FBI Shuts Down The ‘Silk Road' Black Market, Arrests Infamous Owner 'Dread Pirate Roberts'

FBI Shutters The ‘Silk Road'

Federal authorities said Wednesday they had seized a website that was considered one of the most popular places on the Internet for buying drugs and other illicit goods and services.

In a criminal complaint, the FBI said they had charged Ross William Ulbricht, also known as "Dread Pirate Roberts," with operating the site, "Silk Road," since January 2011.

Authorities said the Silk Road provided an online platform for drug dealers around the world to anonymously sell narcotics -- including heroin, LSD and cocaine. The Silk Road was also a "sprawling black market bazaar" for buying and selling other illegal activities, including malicious software used for computer hacking, authorities said.

The Silk Road has long been in the crosshairs of authorities. In 2011, Sen. Charles Schumer called the site "a certifiable one-stop shop for illegal drugs that represents the most brazen attempt to peddle drugs online that we have ever seen. It's more brazen than anything else by lightyears."
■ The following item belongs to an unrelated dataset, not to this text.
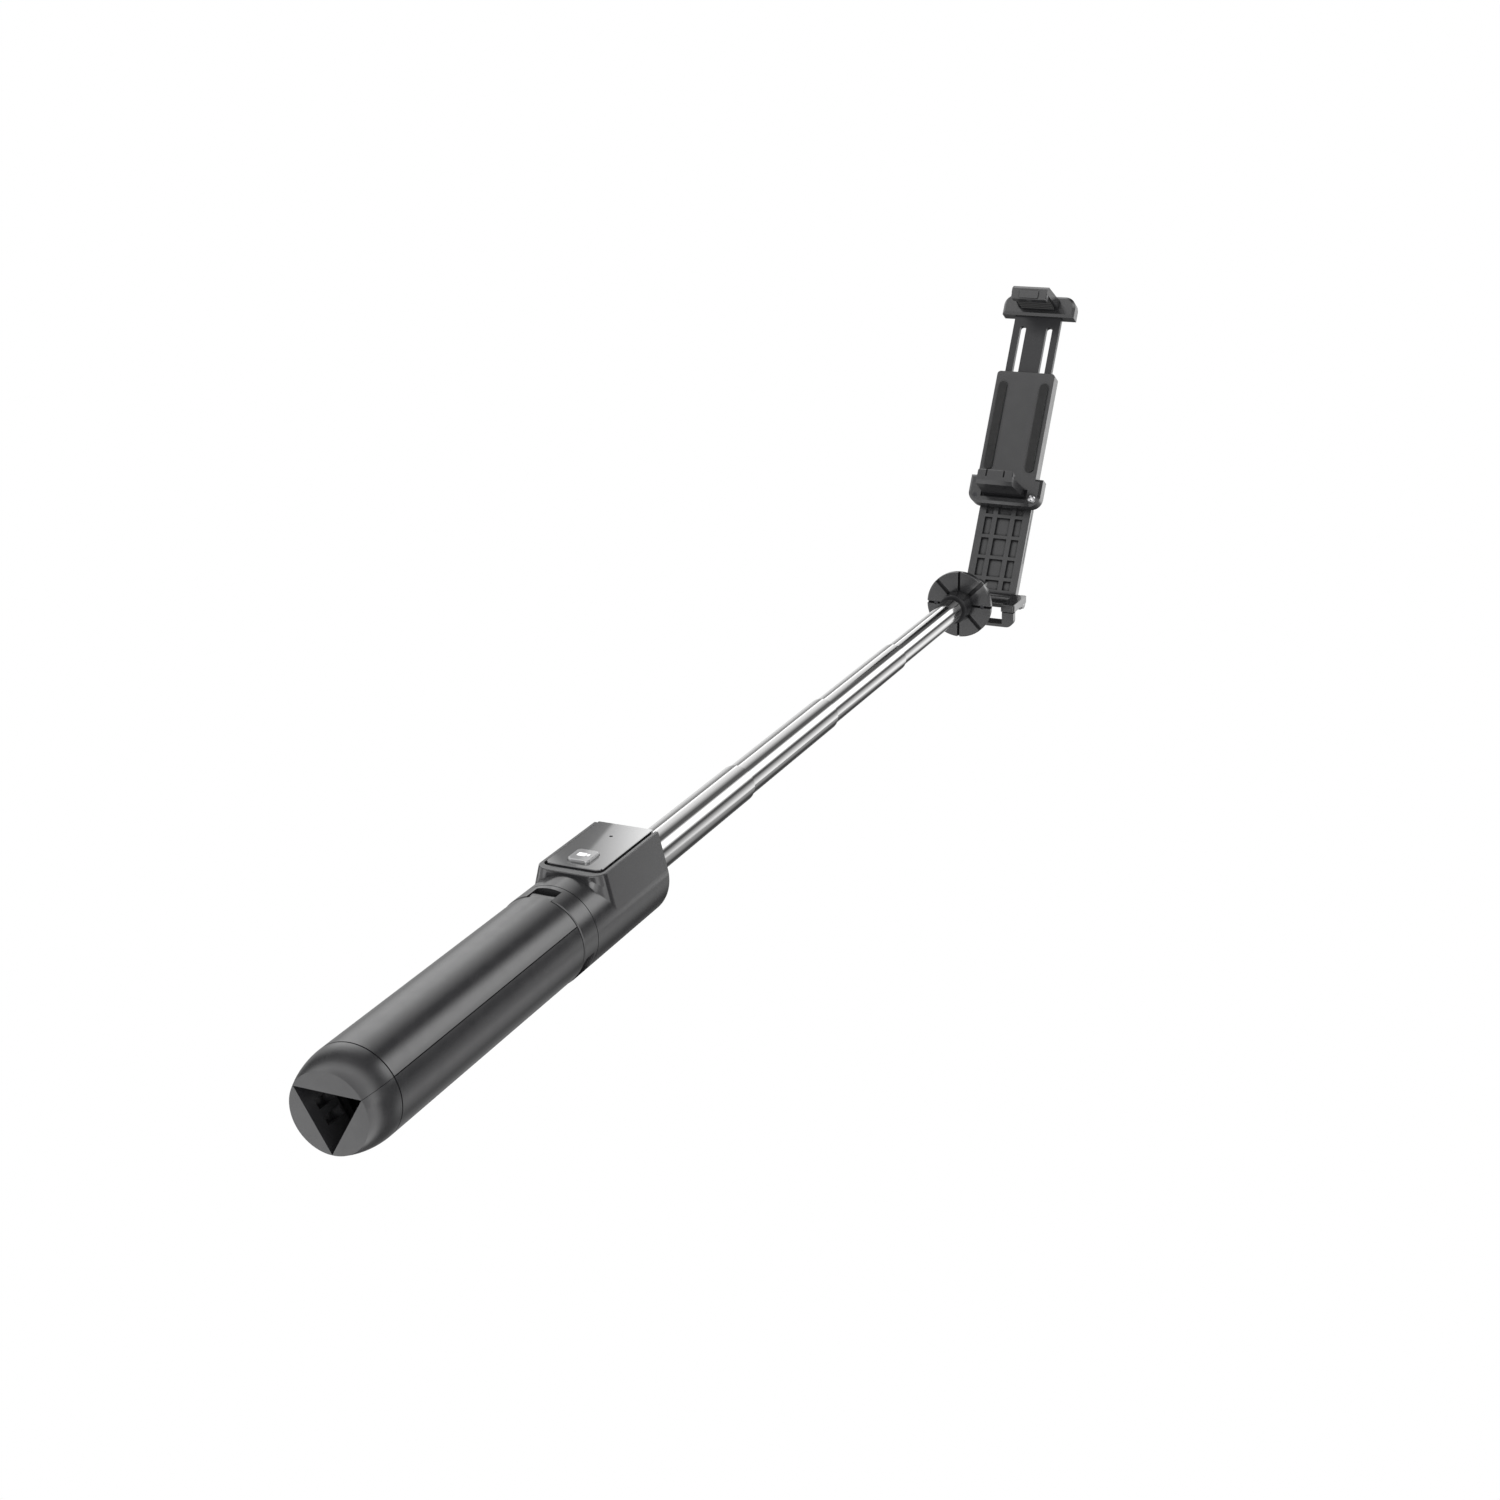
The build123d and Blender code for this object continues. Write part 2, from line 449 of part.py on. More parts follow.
def make_head_yoke():
    """Swivelling head: stem, cross wall and floor, and two bars that end in the ears of the tilt pin."""
    start = DISC_Y + DISC_T + HEAD_GAP
    yoke = rod(AXLE_R, TUBE_END[-1] - 1.5, start + 1)
    yoke += rod(AXLE_FLANGE_R, TUBE_END[-1] - 3.0, TUBE_END[-1] - HEAD_GAP)
    stem = rod(STEM_R, start, WALL_END)
    yoke += fillet(stem.edges().group_by(Axis.Y)[0], 0.6)
    yoke += block((-NECK_HALF, NECK_HALF), (WALL_START - 4, WALL_END), (FLOOR_LOW, NECK_TOP))
    yoke += block((-WALL_OUT + 4, WALL_OUT - 4), (WALL_START, FLOOR_END), (FLOOR_LOW, FLOOR_HIGH))
    for side in (-1, 1):
        wall_span = sorted((side * (EAR_IN + 0.2), side * WALL_OUT))
        wall = block(wall_span, (WALL_START, WALL_END), (FLOOR_LOW, ARM_RAIL[1]))
        corner = wall.edges().filter_by(Axis.Y).group_by(Axis.Z)[0].sort_by(Axis.X)[-1 if side > 0 else 0]
        yoke += fillet(corner, WALL_CORNER)
        span = sorted((side * EAR_IN, side * EAR_OUT))
        yoke += block(span, (WALL_START + 0.5, PIVOT_Y), ARM_RAIL)
        yoke += cross_rod(EAR_R, span[0], span[1], PIVOT_Y, PIVOT_Z)
    return yoke - cross_rod(PIN_R, -EAR_OUT - 1, EAR_OUT + 1, PIVOT_Y, PIVOT_Z)


def make_tilt_pin():
    """Pin through the ears and the arm's knuckle, with a head at the left."""
    pin = cross_rod(PIN_R, -EAR_OUT, LEVER_OUT, PIVOT_Y, PIVOT_Z)
    head = cross_rod(PIN_HEAD_R, -EAR_OUT - PIN_HEAD_T, -EAR_OUT, PIVOT_Y, PIVOT_Z)
    return pin + fillet(head.edges().group_by(Axis.X)[0], 0.5)


def make_tilt_lever():
    """Clamping lever on the pin's right end: a flat wing that lies over the ear's bar."""
    x, y, z = WING
    wing = block(x, y, z)
    near_corner = wing.edges().filter_by(Axis.Z).group_by(Axis.Y)[0].sort_by(Axis.X)[-1]
    wing = fillet(near_corner, 1.2)
    wing += block((LEVER_IN, x[1]), (y[1] - 1, y[1] + 1.9), z)
    wing = chamfer(wing.faces().sort_by(Axis.Z)[-1].edges(), 0.3)
    lever = wing + block((LEVER_IN, LEVER_OUT), (y[1] - 1, PIVOT_Y), (PIVOT_Z - 1.2, z[1] - 0.8))
    lever += cross_rod(LEVER_HUB_R, LEVER_IN, LEVER_OUT, PIVOT_Y, PIVOT_Z)
    return lever - cross_rod(PIN_R + RUNNING, LEVER_IN - 1, LEVER_OUT + 1, PIVOT_Y, PIVOT_Z)


# ---- clamp arm, in its own plane: x across, y up the arm, z out of its front ----------------------------
def pivot_in_arm():
    """The tilt pin's place in the arm's plane."""
    ahead = PIVOT_Y - PLATE_CROSSING
    up = ahead * cos(radians(ARM_TILT)) + PIVOT_Z * sin(radians(ARM_TILT))
    out = -ahead * sin(radians(ARM_TILT)) + PIVOT_Z * cos(radians(ARM_TILT))
    return up, out


def grid_rows():
    """Height spans of the grid's rows, from the short one at the foot upwards."""
    rows = [GRID_FOOT]
    for row in range(GRID_ROWS):
        low = GRID_FIRST + row * GRID_PITCH
        rows.append((low, low + GRID_HEIGHT))
    return rows


def make_arm_plate():
    """Flat arm with a grid of shallow pockets in its front and a knuckle at its foot."""
    up, out = pivot_in_arm()
    plate = rounded((-ARM_HALF, ARM_HALF), (up, ARM_TOP), (-ARM_T, 0), 1.0)
    plate += cross_rod(ARM_KNUCKLE_R, -ARM_HALF, ARM_HALF, up, out)
    for low, high in grid_rows():
        for middle, width in GRID_COLUMNS:
            plate -= block((middle - width / 2, middle + width / 2), (low, high), (-GRID_DEPTH, 1))
    for side in (-1, 1):
        plate -= block((side * ARM_HALF - 0.5, side * ARM_HALF + 0.5), (8, ARM_TOP - 4), (-2.5, -1.9))
    plate -= cross_rod(PIN_R + RUNNING, -ARM_HALF - 1, ARM_HALF + 1, up, out)
    return plate - Pos(0, SWIVEL_V, 0) * Cylinder(SWIVEL_R, 3 * ARM_T)


def make_swivel_pin():
    """Rivet that the clamp turns on, held in the arm."""
    front = SLIDE_BACK - SWIVEL_GAP
    shank = Pos(0, SWIVEL_V, (front - ARM_T) / 2) * Cylinder(SWIVEL_R, ARM_T + front)
    head = Pos(0, SWIVEL_V, -ARM_T - SWIVEL_HEAD_T / 2) * Cylinder(SWIVEL_HEAD_R, SWIVEL_HEAD_T)
    return shank + fillet(head.edges().group_by(Axis.Z)[0], 0.5)


# ---- phone clamp ---------------------------------------------------------------------------------------
def carriage(low, high, bottom):
    """Thick end of the clamp that carries a jaw, with large corners on its outer end."""
    body = block((-CLAMP_HALF, CLAMP_HALF), (low, high), (CLAMP_BACK, CLAMP_FRONT))
    corners = body.edges().filter_by(Axis.Z).group_by(Axis.Y)[0 if bottom else -1]
    body = fillet(corners, CLAMP_CORNER)
    return chamfer(body.faces().sort_by(Axis.Z)[-1].edges(), CLAMP_BEVEL)


def make_jaw(face_v, direction):
    """Jaw arm that leaves the carriage and hooks over the phone's front; direction is +1 for the lower."""
    back = CLAMP_FRONT - 1.5
    outline = Polyline((-JAW_ROOT, back), (JAW_ROOT, back), (LIP_HALF, LIP_OUT), (-LIP_HALF, LIP_OUT),
                       close=True)
    slab = Rot(X=90) * extrude(make_face(outline), JAW_THICK)
    low = face_v - JAW_THICK if direction > 0 else face_v
    slab = Pos(0, low + JAW_THICK, 0) * slab
    under = face_v - direction * JAW_THICK
    slab -= Pos(0, under, LIP_OUT) * Rot(X=45) * Box(4 * LIP_HALF, 2.0, 2.0)
    tip = face_v + direction * LIP_HOOK
    far = face_v - direction * LIP_BELOW
    lip = block((-LIP_HALF, LIP_HALF), (min(tip, far), max(tip, far)), (LIP_IN, LIP_OUT))
    lip = fillet(lip.edges().filter_by(Axis.Z), 0.7)
    lip = chamfer(lip.faces().sort_by(Axis.Z)[-1].edges(), 0.3)
    return slab + lip


def make_clamp_base():
    """Fixed half of the clamp: lower jaw and the channel in which the upper jaw's plate slides."""
    base = carriage(CLAMP_LOW, JAW_LOW_FACE + BASE_HEAD, True)
    channel = SLIDE_HALF + CHANNEL_WALL
    base += rounded((-channel, channel), (CLAMP_LOW + 6, CLAMP_HIGH),
                    (CLAMP_BACK, CLAMP_FRONT), 1.5)
    recess = block((-JAW_ROOT - 1.2, JAW_ROOT + 1.2), (JAW_LOW_FACE - JAW_THICK - 0.9, JAW_LOW_FACE),
                   (CLAMP_FRONT - 1.4, CLAMP_FRONT + 1))
    base -= recess
    base += make_jaw(JAW_LOW_FACE, 1)
    for side in (-1, 1):
        middle = side * LIP_GROOVE_X
        base -= block((middle - LIP_GROOVE / 2, middle + LIP_GROOVE / 2),
                      (JAW_LOW_FACE - 0.4, JAW_LOW_FACE + 4),
                      (LIP_OUT - 0.6, LIP_OUT + 1))
    slide = SLIDE_HALF + SLIDE_GAP
    base -= block((-slide, slide), (JAW_LOW_FACE - 5, CLAMP_HIGH + 1),
                  (SLIDE_BACK - SLIDE_GAP, SLIDE_FRONT + SLIDE_GAP))
    base -= Pos(0, SWIVEL_V, CLAMP_BACK) * Cylinder(SWIVEL_R + RUNNING, 3)
    for side in (-1, 1):
        base -= Pos(side * SCREW_X, SCREW_V, CLAMP_FRONT) * Cylinder(SCREW_R, 4)
    return base


def make_clamp_screw(side):
    """Small screw in a corner of the clamp's lower end: domed at the right, sunk at the left."""
    place = Pos(side * SCREW_X, SCREW_V, CLAMP_FRONT)
    shank = place * Pos(0, 0, -0.9) * Cylinder(SCREW_R, 1.8)
    if side < 0:
        return shank
    head = place * Pos(0, 0, 0.05) * Cylinder(SCREW_HEAD_R, 0.1)
    dome = (place * Sphere(SCREW_HEAD_R)) & block((0, 20), (0, CLAMP_HIGH), (CLAMP_FRONT, CLAMP_FRONT + 2))
    return shank + head + dome


def make_upper_jaw():
    """Sliding half of the clamp: carriage and the upper jaw with a raised panel."""
    jaw = carriage(JAW_HIGH_FACE - JAW_FOOT, JAW_HIGH_FACE + JAW_HEAD, False)
    jaw += make_jaw(JAW_HIGH_FACE, -1)
    panel = block((-PANEL_HALF, PANEL_HALF), (JAW_HIGH_FACE - 2.3, JAW_HIGH_FACE + 1.2),
                  (LIP_OUT - 0.5, LIP_OUT + 0.45))
    jaw += fillet(panel.edges().filter_by(Axis.Z), 0.4)
    return jaw - slide_plate()


def slide_plate():
    """Outline of the plate that carries the upper jaw."""
    return block((-SLIDE_HALF, SLIDE_HALF), (SLIDE_LOW, JAW_HIGH_FACE + JAW_HEAD - 1.5),
                 (SLIDE_BACK, SLIDE_FRONT))


def make_jaw_slide():
    """Metal plate that carries the upper jaw, slotted for the swivel."""
    plate = slide_plate()
    for side in (-1, 1):
        middle = side * SLIDE_SLOT_X
        plate -= rounded((middle - SLIDE_SLOT_HALF, middle + SLIDE_SLOT_HALF),
                         (SLIDE_LOW + 4, JAW_HIGH_FACE - 8), (0, 9), SLIDE_SLOT_HALF - 0.1)
    return plate


def make_jaw_pad(face_v, direction):
    """Ribbed rubber pad on a jaw's gripping face."""
    low, high = CLAMP_FRONT + 1.2, LIP_IN - 0.6
    pad = block((-PAD_HALF, PAD_HALF), (face_v, face_v + direction * PAD_T)[::direction], (low, high))
    for step in range(PAD_RIBS):
        middle = low + 1.6 + step * PAD_PITCH
        pad -= block((-8, 8), sorted((face_v + direction * 0.45, face_v + direction * 1.5)),
                     (middle - 0.3, middle + 0.3))
    return pad


def make_back_pad(side):
    """Rubber strip on the clamp's front, against the phone's back."""
    middle = side * BACK_PAD_X
    return rounded((middle - BACK_PAD_HALF, middle + BACK_PAD_HALF), (JAW_LOW_FACE + 8, CLAMP_HIGH - 5),
                   (CLAMP_FRONT, CLAMP_FRONT + PAD_T), BACK_PAD_HALF - 0.1)


# ---- all pieces ----------------------------------------------------------------------------------------
def stick_pieces():
    """Pieces placed along the stick."""
    pieces = {
        "housing_body": make_housing_body(),
        "leg_collar": make_leg_collar(),
        "tube_guide_bush": make_guide_bush(),
        "remote_shell": make_remote_shell(),
        "remote_fascia": make_remote_fascia(),
        "remote_button": make_remote_button(),
        "remote_pcb": make_remote_pcb(),
        "tact_switch": make_tact_switch(),
        "remote_led": make_led(),
        "coin_cell": make_coin_cell(),
        "end_disc": make_end_disc(),
        "disc_rivet_left": make_disc_rivet(-1),
        "disc_rivet_right": make_disc_rivet(1),
        "head_yoke": make_head_yoke(),
        "tilt_pin": make_tilt_pin(),
        "tilt_lever": make_tilt_lever(),
    }
    leg_shell = make_leg_shell()
    foot_cap = make_foot_cap()
    leg_pin = cross_rod(HINGE_PIN_R, -HINGE_PIN_HALF, HINGE_PIN_HALF, HINGE_Y, HINGE_R)
    for name, angle in LEG_ANGLES.items():
        pieces[f"leg_shell_{name}"] = Rot(Y=angle) * leg_shell
        pieces[f"foot_cap_{name}"] = Rot(Y=angle) * foot_cap
        pieces[f"leg_pin_{name}"] = Rot(Y=angle) * leg_pin
        pieces[f"collar_screw_{name}"] = Rot(Y=angle) * make_collar_screw()
    for index in range(len(TUBE_R)):
        pieces[f"tube_section_{index + 1}"] = make_tube(index)
        pieces[f"slide_bush_{index + 1}"] = make_slide_bush(index)
    return pieces


def arm_pieces():
    """Pieces placed in the arm's plane."""
    return {
        "arm_plate": make_arm_plate(),
        "swivel_pin": make_swivel_pin(),
        "clamp_base": make_clamp_base(),
        "clamp_screw_left": make_clamp_screw(-1),
        "clamp_screw_right": make_clamp_screw(1),
        "back_pad_left": make_back_pad(-1),
        "back_pad_right": make_back_pad(1),
        "lower_jaw_pad": make_jaw_pad(JAW_LOW_FACE, 1),
        "upper_jaw": make_upper_jaw(),
        "upper_jaw_pad": make_jaw_pad(JAW_HIGH_FACE, -1),
        "jaw_slide": make_jaw_slide(),
    }


def main():
    os.makedirs("parts", exist_ok=True)
    shift = Pos(0, -GRIP_MIDDLE, 0)
    pieces = stick_pieces()
    pieces.update({name: ARM_PLANE.location * shape for name, shape in arm_pieces().items()})
    for name, shape in pieces.items():
        export_step(shift * shape, f"parts/{name}.step")


main()
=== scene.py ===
"""Looks for the tripod selfie stick: materials, the button's mark, studio, camera."""
import json
import math

import bmesh
import bpy
from mathutils import Matrix, Vector


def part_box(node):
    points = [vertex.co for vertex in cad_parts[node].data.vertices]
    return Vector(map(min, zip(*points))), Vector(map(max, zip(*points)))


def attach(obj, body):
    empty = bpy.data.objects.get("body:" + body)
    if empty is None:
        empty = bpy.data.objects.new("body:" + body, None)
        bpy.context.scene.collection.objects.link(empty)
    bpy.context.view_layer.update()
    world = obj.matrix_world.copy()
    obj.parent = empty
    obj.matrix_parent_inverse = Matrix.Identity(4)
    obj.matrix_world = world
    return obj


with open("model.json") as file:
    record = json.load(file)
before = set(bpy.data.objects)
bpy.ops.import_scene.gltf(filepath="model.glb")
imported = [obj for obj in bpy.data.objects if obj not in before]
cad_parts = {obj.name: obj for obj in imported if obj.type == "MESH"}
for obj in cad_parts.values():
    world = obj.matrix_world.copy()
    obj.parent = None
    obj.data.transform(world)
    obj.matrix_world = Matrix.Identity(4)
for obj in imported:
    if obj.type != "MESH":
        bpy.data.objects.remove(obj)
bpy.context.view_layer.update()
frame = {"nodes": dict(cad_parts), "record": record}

MM = 0.001
NODES = frame["nodes"]
RECORD = frame["record"]

# ---- camera --------------------------------------------------------------------------------------------
CAMERA_PLACE = Vector((0.3012, -0.4711, 0.2763))
CAMERA_FORWARD = Vector((-0.3869, 0.8555, -0.3442))
CAMERA_RIGHT = Vector((0.9133, 0.4070, -0.0152))
FOCAL_RATIO = 23 / 15          # focal length over the frame's width
SENSOR = 36.0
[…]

Ulbricht also asked one of The Silk Road's users to execute a "murder-for-hire" scheme against another user of the site who was threatening to release the identity of thousands of visitors to the site, according to the complaint.

Authorities have charged Ulbricht with narcotics trafficking, money laundering and computer hacking. The Silk Road website has now been replaced by a banner that says the site has been seized by the FBI, DEA, IRS Criminal Division and ICE Homeland Security Investigations, authorities said in their complaint.

Ulbricht was recently the subject of a profile in Forbes, where he told a reporter that he disguises his identity and the identity of his website's visitors through Tor, an anonymizing software that encrypts traffic by routing it through computers around the world.

“The highest levels of government are hunting me," he told Forbes' Andy Greenberg. "I can’t take any chances.”